Blog post by Janiel Wagstaff:  The Case for Graphic Novels

    Not only has students' pure excitement and motivation to read graphic novels caught my attention as an educator, but I'm truly impressed by the topics and quality content now available in this format.  For example, this summer, my son Max (again 4th grade), read Where Do Presidents Come From? by Michael Townsend and learned about the process of electing presidents, their duties and everyday life, and much more (imagine a kid voluntarily picking this title as fun summer reading!).  He laughed all the way through!  He also picked a graphic novel about Houdini (by Jason Lutes) thus learning about the life of this historical figure.  All the while, he was reading the Amulet series by Kazu Kibuishi which prompted repeated trips to the library to pick up books in the series as they became available (we had to put each one on hold and wait for them to come in since they are so popular).  Additionally, he was attracted to the intrigue of the title The Dumbest Idea Ever (by Jimmy Gownley), but was delighted to learn it was the true story of how Mr. Gownley wrote his first comic book at fifteen (Max loves writing his own comics).  In addition, check out these finds:
Blog post by Janiel Wagstaff:  The Case for Graphic Novels
(Pictured:  The Mad Scientist Academy series and the Survive! Inside the Human Body series) Oh the topics, oh the learning, oh the building of background knowledge; all within an engaging, can't-turn-the-page-fast-enough, kid-thrilling format!  Oh, the miles on the page!  Oh, the joy of reading!
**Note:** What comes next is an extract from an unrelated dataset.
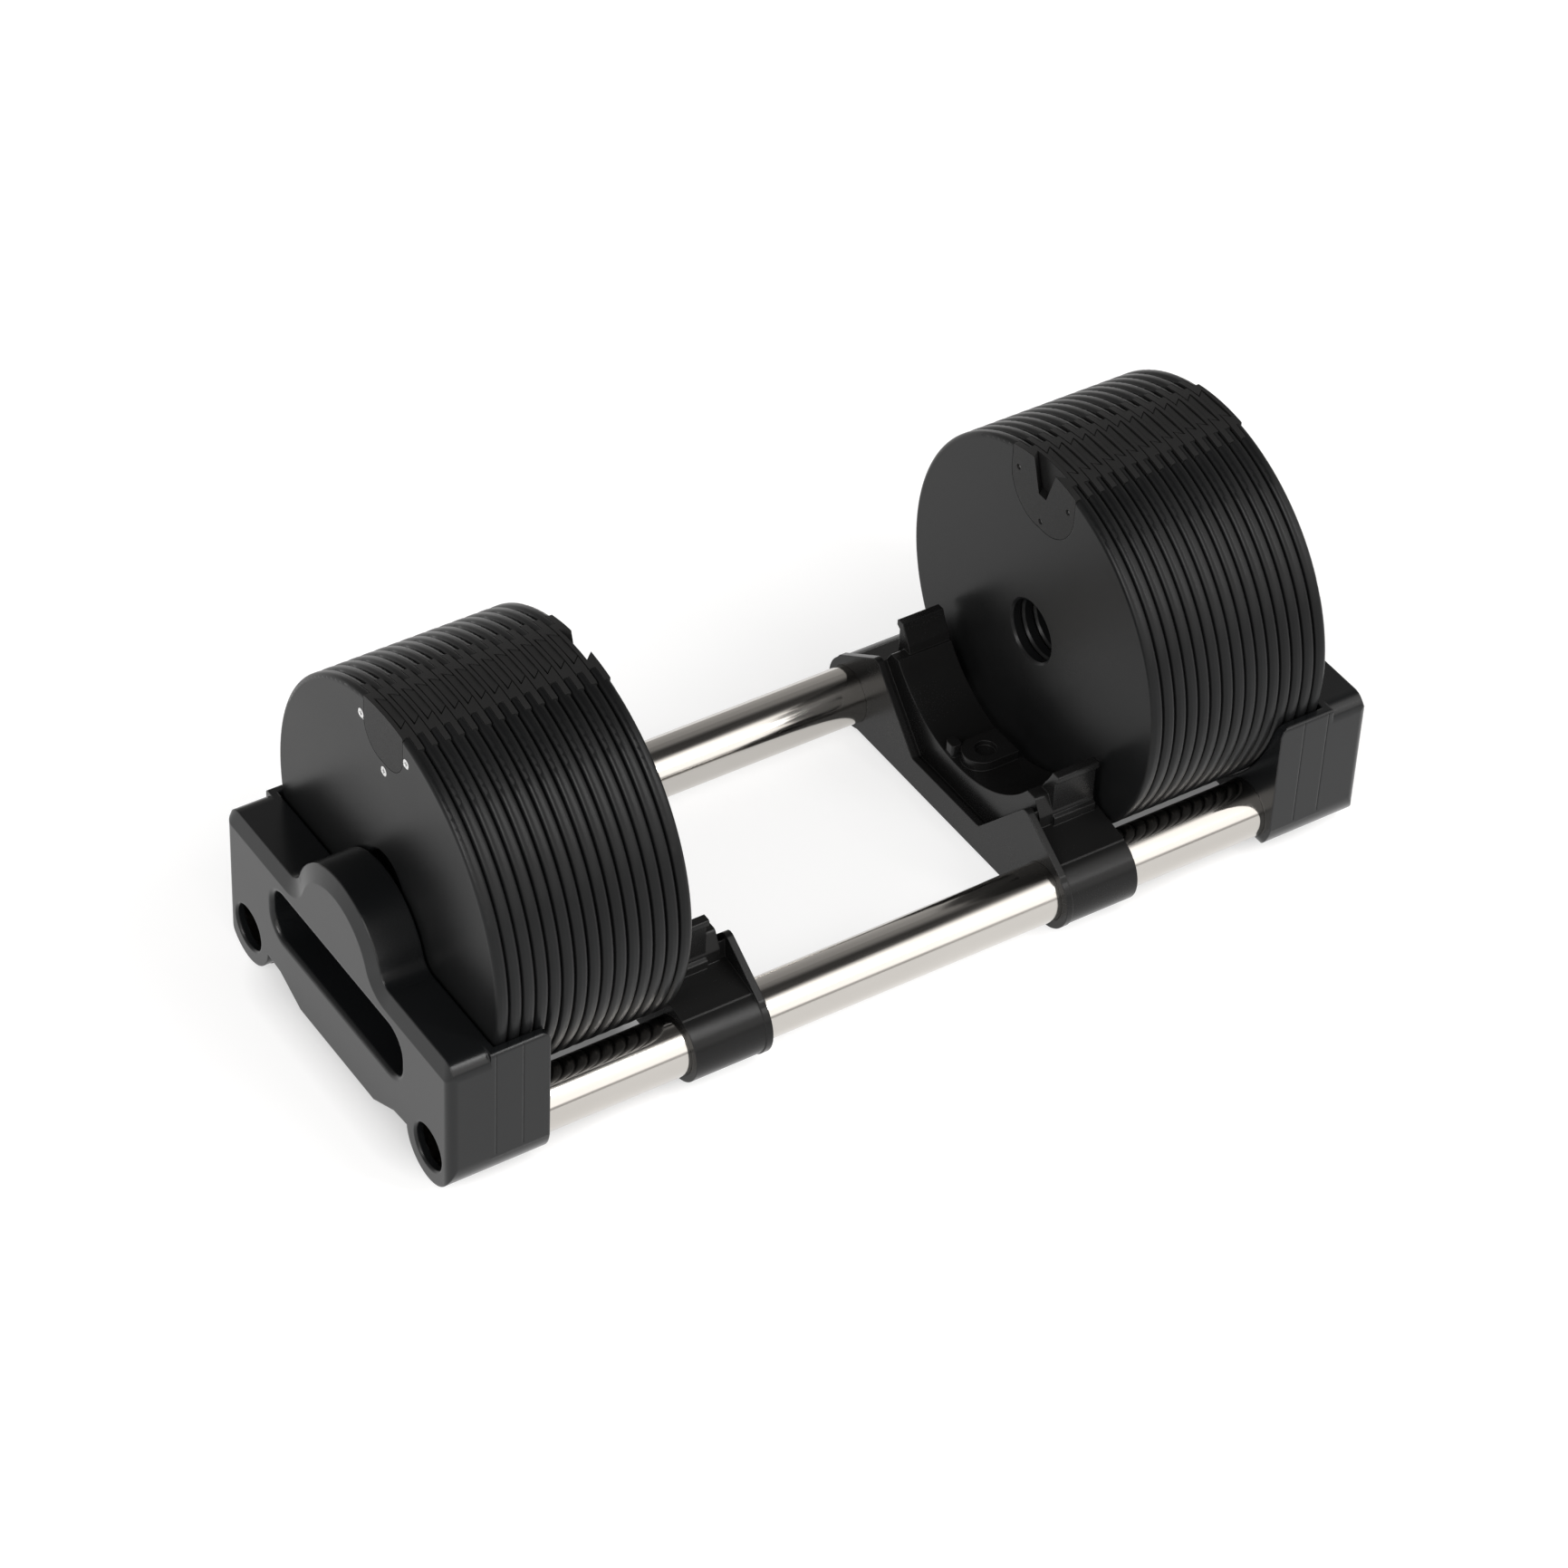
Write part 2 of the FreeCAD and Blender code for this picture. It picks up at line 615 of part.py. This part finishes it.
def inner_bracket():
    trough = rod_x(TROUGH_RADIUS, INNER_STEP_X, INNER_COLLAR_END_X + MARGIN)
    seat = fuse_all([trough_body(), tab(-1), tab(1)]).cut(trough)
    whole = fuse_all([bay_wall(), low_step(), collar(-1), collar(1), seat, lock_post()])
    tools = tube_sockets(INNER_BAY_X - MARGIN, INNER_COLLAR_END_X + MARGIN)
    tools += cradle_screw_holes(CRADLE_SCREW_X[0])
    return single(cut_all(whole, tools))


# Tubes, screws and pads

def tube(side):
    y = side * TUBE_Y
    outside = rod_x(TUBE_RADIUS, -TUBE_END_X, TUBE_END_X, y, TUBE_Z)
    bore = rod_x(TUBE_RADIUS - TUBE_WALL, -TUBE_END_X - MARGIN, TUBE_END_X + MARGIN, y, TUBE_Z)
    holes = []
    for x in CRADLE_SCREW_X:
        for x_signed in (-x, x):
            place = vector(x_signed, y, 0)
            holes.append(Part.makeCylinder(CRADLE_SHANK_RADIUS + CRADLE_SCREW_GAP, CRADLE_SHANK_TOP, place, ALONG_Z))
    return single(outside.cut([bore] + holes))


def cradle_screw_holes(x):
    """Counterbored holes for the two screws that hold a bracket to its tubes."""
    holes = []
    for side in (-1, 1):
        place = vector(x, side * TUBE_Y, 0)
        shank = Part.makeCylinder(CRADLE_SHANK_RADIUS + CRADLE_SCREW_GAP, CRADLE_SHANK_TOP, place, ALONG_Z)
        head = Part.makeCylinder(CRADLE_HEAD_RADIUS + CRADLE_SCREW_GAP, CRADLE_HEAD_HIGH, place, ALONG_Z)
        holes.append(shank.fuse(head))
    return holes


def cradle_screw(x, side):
    y = side * TUBE_Y
    head_height = CRADLE_HEAD_HIGH - CRADLE_HEAD_LOW
    head = Part.makeCylinder(CRADLE_HEAD_RADIUS, head_height, vector(x, y, CRADLE_HEAD_LOW), ALONG_Z)
    shank_length = CRADLE_SHANK_TOP - CRADLE_HEAD_LOW
    shank = Part.makeCylinder(CRADLE_SHANK_RADIUS, shank_length, vector(x, y, CRADLE_HEAD_LOW), ALONG_Z)
    place = vector(x, y, CRADLE_HEAD_LOW)
    slots = cross_recess(CRADLE_CROSS_LENGTH, CRADLE_CROSS_WIDTH, CRADLE_CROSS_DEPTH, place, False)
    return single(head.fuse(shank).cut(slots))


def pad_block(side, low):
    """A rounded slab under a foot; the bracket has the same slab cut out of it."""
    y = side * TUBE_Y
    corners = [
        (PAD_X[0], y - PAD_HALF_WIDTH, PAD_CORNER),
        (PAD_X[1], y - PAD_HALF_WIDTH, PAD_CORNER),
        (PAD_X[1], y + PAD_HALF_WIDTH, PAD_CORNER),
        (PAD_X[0], y + PAD_HALF_WIDTH, PAD_CORNER),
    ]
    return Part.Face(rounded_wire(corners, on_z(low))).extrude(vector(0, 0, PAD_TOP - low))


def save(name, shape):
    shape.exportStep(os.path.join("parts", name + ".step"))
    print(name, len(shape.Solids), "solids", round(shape.Volume / 1000, 2), "cm3", shape.isValid())


def save_pair(name, shape):
    save(name.format("right"), shape)
    save(name.format("left"), to_left(shape))


def save_plates():
    disc = steel_disc()
    insert = coupling_insert(True)
    last_insert = coupling_insert(False)
    screws = insert_screws()
    for number in range(1, PLATE_COUNT + 1):
        move = vector(STACK_INNER_X + (number - 1) * PLATE_PITCH, 0, 0)
        first = number == 1
        last = number == PLATE_COUNT
        solids = [disc]
        if first:
            save_pair("coupling_{}_inner", insert.translated(move))
        elif last:
            save_pair("coupling_{}_outer", last_insert.translated(move))
        else:
            solids.append(insert)
        if last:
            save_pair("screws_{}_outer", Part.makeCompound(screws).translated(move))
        else:
            solids += screws
        save_pair("plate_{}_" + f"{number:02d}", Part.makeCompound(solids).translated(move))


def main():
    os.makedirs("parts", exist_ok=True)
    save("tube_near", tube(-1))
    save("tube_far", tube(1))
    save_pair("end_bracket_{}", end_bracket())
    save_pair("inner_bracket_{}", inner_bracket())
    pads = [pad_block(side, 0) for side in (-1, 1)]
    save("foot_pads", Part.makeCompound(pads + [to_left(pad) for pad in pads]))
    screws = [cradle_screw(x, side) for x in CRADLE_SCREW_X for side in (-1, 1)]
    save("bracket_screws", Part.makeCompound(screws + [to_left(screw) for screw in screws]))
    save_plates()


main()
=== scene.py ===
import json
import math

import bpy
from mathutils import Matrix, Vector


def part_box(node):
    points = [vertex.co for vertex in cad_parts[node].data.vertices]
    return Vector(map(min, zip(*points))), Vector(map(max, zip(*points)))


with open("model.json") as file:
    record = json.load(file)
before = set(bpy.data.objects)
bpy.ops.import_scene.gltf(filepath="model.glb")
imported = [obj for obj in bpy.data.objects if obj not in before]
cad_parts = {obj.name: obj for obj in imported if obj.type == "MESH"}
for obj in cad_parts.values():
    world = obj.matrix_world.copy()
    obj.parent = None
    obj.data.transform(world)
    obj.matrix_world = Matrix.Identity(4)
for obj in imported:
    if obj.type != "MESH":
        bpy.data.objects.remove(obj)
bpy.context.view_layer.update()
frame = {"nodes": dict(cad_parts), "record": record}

MM = 0.001

# The floor, and how strongly it glows
FLOOR_HALF_SIZE = 15.0
FLOOR_GLOW = 0.69

# Painted shadow: under each stack the floor glows less, as it would in the stack's shadow
SHADE_GLOW = 0.15
SHADE_REACH = 40 * MM
SHADE_HALF_LENGTH = 38 * MM
SHADE_HALF_WIDTH = 45 * MM
STACK_X = 150 * MM

# The stacks: which way each lies along X, and the height of the plates' axis
SIDES = {"left": -1, "right": 1}
AXIS_Z = sum(corner.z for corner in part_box("plate_right_01")) / 2

# An insert is a wide flange at the plate's inner face and a narrower web behind it, each a U that opens
# upward. Depths run outward from the inner face, and heights upward from the plate's axis.
PLATE_THICKNESS = 5.45 * MM
FLANGE_HALF_WIDTH = 21.5 * MM
FLANGE_BOTTOM = 53.5 * MM
FLANGE_CORNER = 18.8 * MM
FLANGE_DEPTH = 2.75 * MM
WEB_HALF_WIDTH = 14.7 * MM
WEB_BOTTOM = 61.0 * MM
WEB_CORNER = 12.0 * MM
SEAT_TOLERANCE = 0.04 * MM

# An insert's screws: where they stand as (y, height), and how far their faces reach from that line
SCREW_PLACES = ((-17.0 * MM, 73.0 * MM), (17.0 * MM, 73.0 * MM), (0.0, 56.8 * MM))
SCREW_REACH = 1.15 * MM
SCREW_HEAD_REACH = 2.04 * MM
SCREW_HEAD_DEPTH = 1.15 * MM

# The order of a plate's materials
STEEL, INSERT, SCREW = range(3)

# The edge mask starts and is full where the rounded and the true normal agree this much, as a dot product
EDGE_START = 0.995
EDGE_FULL = 0.82

# Brightness of the room by the height of a direction, as (sine of elevation, value)
FAR_STOPS = ((0.0, 0.55), (0.4, 0.42), (0.8, 0.28), (0.88, 0.05))
NEAR_STOPS = ((0.0, 0.30), (0.10, 0.32), (0.18, 1.0), (0.82, 1.0), (0.89, 0.03))
NEAR_STRENGTH = 1.9
ROOM_WARMTH = 0.02
BACKDROP_VALUE = 0.9

# The far side turns into the near side between these values of a direction's Y
FAR_SIDE_Y = 0.1
NEAR_SIDE_Y = -0.25

# Rectangular lights, aimed at the middle of the floor: name, place and size in metres, watts
LIGHTS = (
    ("softbox", (0.9, -1.5, 2.0), (0.25, 1.8), 16.0),
    ("side", (-2.4, -0.9, 1.6), (0.4, 1.4), 26.0),
)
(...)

     Two last points:  I'm thrilled to see what is often included in the final pages of these books--interesting facts, history, context, relevant extensions--rich content that builds upon what was read in the graphic novel itself.  Here are two examples from Houdini:  the first some history and interesting information, the second how a comic is created and published.
Blog post by Janiel Wagstaff:  The Case for Graphic Novels
Blog post by Janiel Wagstaff:  The Case for Graphic Novels

     Lastly, we need to address the bias against graphic novels.  I've heard teachers say they don't want their students reading 'useless comics.'  Sure, there are some graphic novels that don't have the quality story or content that others have, but this is true of all genres.  Also, I hope I've shown you above how many graphic novels have content that is anything but useless. Indeed, there are many jam packed with enthralling stories and characters while others offer information presented in ways that hook readers. I hear teachers who won't allow students to read graphic novels because, at times, it's difficult to find their lexile levels.  What?  Do you, as an adult, pick what you read based on the lexile level?  Why would we limit our readers' choices?  Why limit the development of our readers' identities (and our writers' identities, for that matter)?  Why deny access to what this format has to offer our readers? For more current talk on the idea of limiting students' reading to their lexile or other reading level, see:  this October, 2017 interview with Irene Fountas and Gay Su Pinnell, this October, 2017 article by Donalyn Miller, this October, 2017 blog post by Pernille Ripp and a post I wrote in November, 2015.  These are just a few references that may help teachers rethink practices that limit readers.  (*I must note here, however, it is critically important and a well recognized efficacious practice to scaffold beginning readers with appropriate texts.  This does not mean we limit these readers to only "just right" books, though.  They need choice as much as other readers and can take away all kinds of literacy learning from a variety of levels and types of books.) 

     I look back at my summer with Max in awe.  I cannot believe the sheer volume of what he read AND the content he was exposed to.  This makes me think about how, last Christmas, he asked for the entire Calvin and Hobbes series.  Looking through these comics, remembering reading them in the newspaper myself as a teen, I'm amazed at the complexity of the vocabulary and concepts included.  What a rich experience those 1,400 + pages were, and will be, when he needs a good giggle and joyfully revisits these books again. 

   Now, go check out the graphic novels available in your local or school library.  I guarantee, if you haven't looked lately, you'll be surprised at what you find! 

   I welcome your comments and look forward to blogging again soon!

P.S.  What a funny anecdote!  As we were preparing for bed tonight, just after I had finished writing this blog, Max picked up an old book of Disney stories, likely on the second grade reading level, that I had set aside to give away.  It was a book we'd read together when he was five or six.  He crawled into bed with it, pulled up the covers, and dove in.  I asked, "Hey, why did you pick that book tonight?"  He answered, "I saw it here, remembered reading it a long time ago, and just wanted to hear these fun stories again."  Well then, reader, good enough, good enough!